Step 3: Process the Data
Upload the images to your photogrammetry software. Typical processing steps include:
- Alignment: The software finds common points and calculates camera positions.
- GCP marking: Manually (or automatically with coded targets) identify the GCPs in each image where they appear.
- Point cloud generation: A dense cloud of millions of points is computed.
- Mesh and texture: The point cloud is triangulated into a surface and colour from the images is applied.
- Orthomosaic and digital surface model (DSM): A georeferenced 2D image and height map are exported.
Processing times range from minutes (for a small, terrestrial set) to several hours (for large aerial datasets with hundreds of images). For tight construction schedules, use software that supports cloud or GPU‑accelerated processing.
Step 4: Analyze Against Standards
Import the generated point cloud or mesh into a comparison tool along with the as‑designed BIM model (typically as an IFC or RVT file). Run a cloud‑to‑model distance analysis. Set tolerance thresholds: ±2 mm for mechanical fasteners, ±5 mm for structure steel, ±25 mm for cast‑in‑place concrete. Interpret the colour map and create a heat map report. Use section cuts to inspect hidden interfaces—for example, the alignment of slab edges with curtain‑wall mullions.
Step 5: Document, Report, and Act
Every deviation that exceeds tolerance should be flagged, photographed, and assigned a corrective action. Most photogrammetry software allows you to add annotations, screenshots, and dimension calls directly to the model. Export a PDF report or integrate with a construction management platform such as Procore or Autodesk Build. The report becomes part of the quality dossier. If rework is required, repeat the survey after correction to verify the fix.
The Measurable Benefits and ROI
Organisations that systematically deploy photogrammetry for quality control report substantial gains. Below are concrete numbers drawn from industry case studies and practitioner surveys.
- Accuracy: With proper GCPs, aerial photogrammetry can deliver horizontal accuracies of 1–3 cm and vertical accuracies of 2–5 cm—entirely sufficient for most construction tolerances. Terrestrial scans often reach sub‑millimetre precision on flat surfaces.

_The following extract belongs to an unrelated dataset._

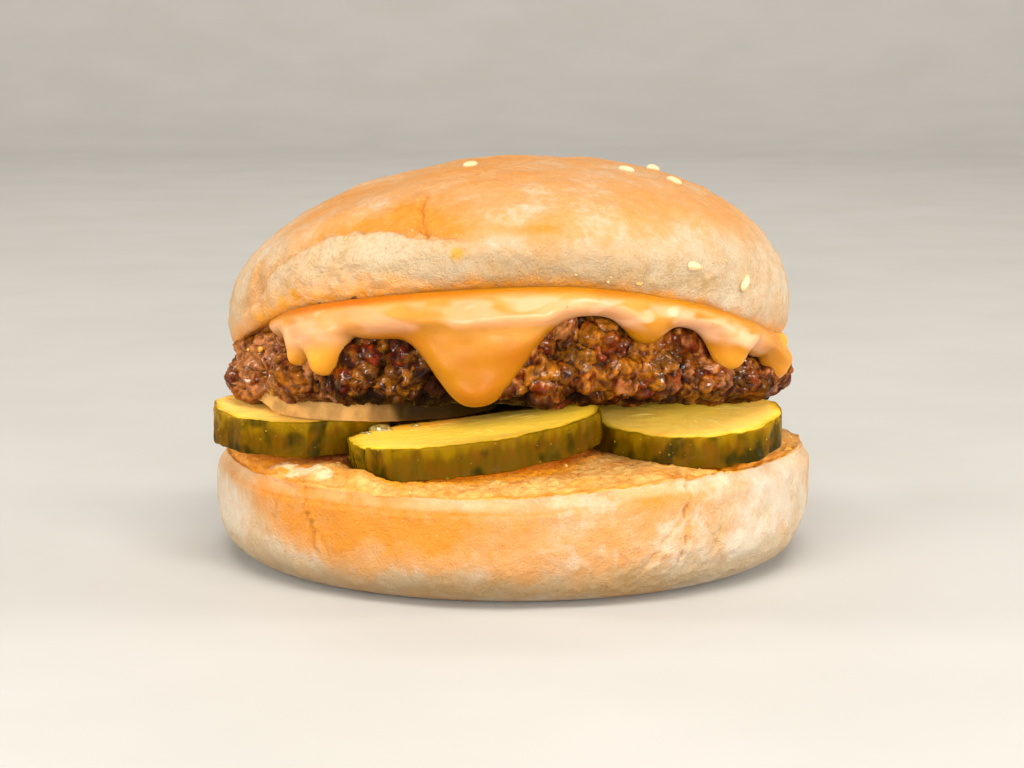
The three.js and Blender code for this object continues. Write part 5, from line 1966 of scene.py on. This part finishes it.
stage_floor()
print("the floor is", 2 * (SWEEP_START + SWEEP_RADIUS) * MM, "m wide")

# %% [markdown]
# ## Lights
#
# Two key lights stand in front with a low fill between them, which lights the faces of the
# slices. A box above and a narrow one at each side draw the highlights on crust and sauce, and
# one more lights the backdrop. The world adds an even pale light, so that no side is black.

# %% Lights
SOFTBOXES = [
    dict(name="left_key", at=(-0.52, -0.74, 0.24), size=(0.30, 0.36), power=5.8),
    dict(name="right_key", at=(0.50, -0.76, 0.20), size=(0.28, 0.34), power=5.8),
    dict(name="low_fill", at=(0.05, -0.86, 0.180), size=(0.44, 0.12), power=5.0),
    dict(name="top_softbox", at=(0.04, -0.34, 0.64), size=(0.60, 0.30), power=6.2),
    dict(name="left_rim", at=(-0.72, 0.06, 0.26), size=(0.20, 0.40), power=3.8),
    dict(name="right_rim", at=(0.72, 0.02, 0.24), size=(0.20, 0.40), power=4.4),
    dict(name="backdrop_light", at=(0.0, 0.60, 1.30), size=(1.40, 0.60), power=26.0, aim=(0.0, 2.2, 0.0)),
]
LIGHT_WARMTH = (1.0, 0.955, 0.88)
LIGHT_TARGET = Vector((0.0, 0.0, 0.035))
WORLD_LIGHT = 0.18


def add_softbox(box):
    lamp = bpy.data.lights.new(box["name"], "AREA")
    lamp.shape = "RECTANGLE"
    lamp.size, lamp.size_y = box["size"]
    lamp.energy = box["power"]
    lamp.color = LIGHT_WARMTH
    light = bpy.data.objects.new(box["name"], lamp)
    light.location = box["at"]
    aim = Vector(box.get("aim", LIGHT_TARGET)) - light.location
    light.rotation_euler = aim.to_track_quat("-Z", "Y").to_euler()
    bpy.context.scene.collection.objects.link(light)


def light_world():
    world = bpy.data.worlds.new("studio")
    world.use_nodes = True
    sky = world.node_tree.nodes["Background"]
    sky.inputs["Color"].default_value = (1.0, 0.98, 0.95, 1.0)
    sky.inputs["Strength"].default_value = WORLD_LIGHT
    bpy.context.scene.world = world


for box in SOFTBOXES:
    add_softbox(box)
light_world()
bpy.context.scene.view_settings.view_transform = "Standard"
print("lights:", [box["name"] for box in SOFTBOXES])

- Speed: A typical drone flight covers 10–20 hectares in 20–40 minutes. Equivalent ground‑based surveys using a total station would take days. On a commercial high‑rise project, photogrammetry reduced weekly survey time from 12 person‑hours to 2.
- Cost savings: A major EPC contractor found that catching five framing deviations early via photogrammetry saved $120,000 in rework that would have been discovered only at the drywall stage. The hardware cost of the drone ($3,000) was recouped on the first project.
- Rework reduction: One general contractor reported a 40% drop in punch‑list items after implementing weekly photogrammetry compared with traditional manual inspection. The ability to visualise the whole site at once helped trades coordinate their own quality.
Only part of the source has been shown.